Tetapi pembentukan struktur kebenaran obyektif ini membutuhkan lembaga dan pelembagaan memiliki syarat awal yaitu kejelasan pemosisian diantara sekian banyak tesis dan anti tesis yang muncul dari sumber-sumber awal agama. Sayangnya ada beberapa bangunan tertentu yang harus dibuat kuat dan kokoh seperti benteng lengkap dengan para pengawalnya dalam waktu singkat dan dalam struktur bangunan seperti ini sintesis(3) dalam bentuk apa pun dianggap melemahkan struktur kebenaran obyektif yang ditawarkan kepada individu lain setelah bangunan ini “resmi” terbentuk dari sekumpulan kebenaran personal subyektif. Penawaran aktif dilakukan tentu saja untuk memperkuat benteng tersebut.
Dan dari gambaran itu pembelaan agama menjadi sangat obyektif dan cara pembelaannya akan semakin terlihat jelas. Kenapa? Karena tentu saja upaya sintetis untuk menyatukan tesis dan anti tesis yang muncul dari penafsiran sumber awal dianggap melemahkan struktur. Tidak ada ruang berdialektika dan beradu penalaran untuk memecahkan persoalan teologi seperti apakah pemimpin politik bisa berasal dari individu yang memiliki keyakinan lain. Ruang-ruang seperti itu tidak dibutuhkan karena kembali sekali lagi dianggap melemahkan struktur.

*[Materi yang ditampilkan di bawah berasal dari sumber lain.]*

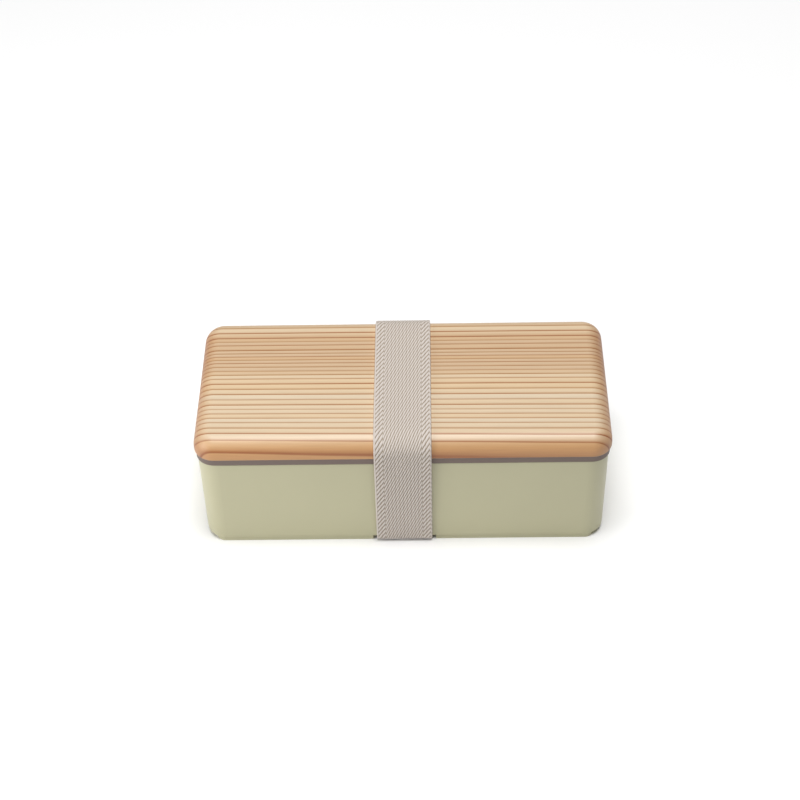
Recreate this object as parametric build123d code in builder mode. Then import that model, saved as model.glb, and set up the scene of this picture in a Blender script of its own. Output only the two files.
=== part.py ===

Menarik menyinggung sedikit alasan mengapa struktur pelembagaan yang kemudian mengklaim diri mereka sebagai para pembela agama menarik individu dalam jumlah yang tidak sedikit. Ada asumsi bahwa pengabaian kebenaran empiris melalui upaya aktif mengelola informasi yang diterima indera dan penyandaran yang berlebihan pada kebenaran rasionalis intuitif membawa individu ke arah radikalisme rasionalis yang memandang dan memahami entitas metafisik dalam sudut pandang korespondensif(4).
Ada sedikit perasaan menyesal karena analisa di atas akhirnya membawa kepada potensi buram dari upaya-upaya untuk membela agama dan seakan-akan pertanyaan terakhir, seperti apa pembelaan yang layak?, belum terjawab. Kebutuhan lembaga dan pelembagaan agama untuk membela agama memang menjadi perdebatan yang menarik. Tetapi juga tidak tepat jika pembentukan lembaga tersebut pada akhirnya justru mematikan dialektika untuk menemukan sintesis dan pembelaan agama justru terjerumus pada tindakan-tindakan yang tidak sesuai dengan nilai-nilai kemanusiaan.
Sebagai penutup, untuk menebus penyesalan tersebut, akan disampaikan penawaran hipotesis bentuk pembelaan yang layak. Kebebasan yang ditawarkan oleh demokrasi sebaiknya digunakan sebagai kesempatan untuk membawa kesadaran pembelaan agamake arah lain(5) yaitu upaya yang dimulai dengan pencarian subyektif tentang kebenaran moral melalui dialektika aktif personal sebelum dibawa ke wilayah lembaga, jika masih dibutuhkan.
Keterangan:
(1) Idealisme adalah aliran filsafat yang menyebut bahwa realitas sebenarnya adalah entitas yang terbentuk oleh pikiran sehingga bersifat immaterial.
(2) Immaterialisme adalah aliran filsafat yang menyebut bahwa obyek tidak memiliki eksistensi obyektif.
(3) Sintesis dalam filsafat Hegelian adalah tahap terakhir dalam proses dialektika dimana ide baru muncul sebagai akibat dialektika antara tesis dengan anti tesisnya.
(4) Sudut pandang korespondensif berhubungan dengan kebenaran korespondsif dimana kebenaran dipandang benar jika mencerminkan atau sesuai dengan fakta.
(5) Karena demokrasi juga memberikan ruang kebebasan untuk pembentukan lembaga agama yang didasari pada rasionalis intuitif yang mengabaikan pentingnya bukti-bukti empiris.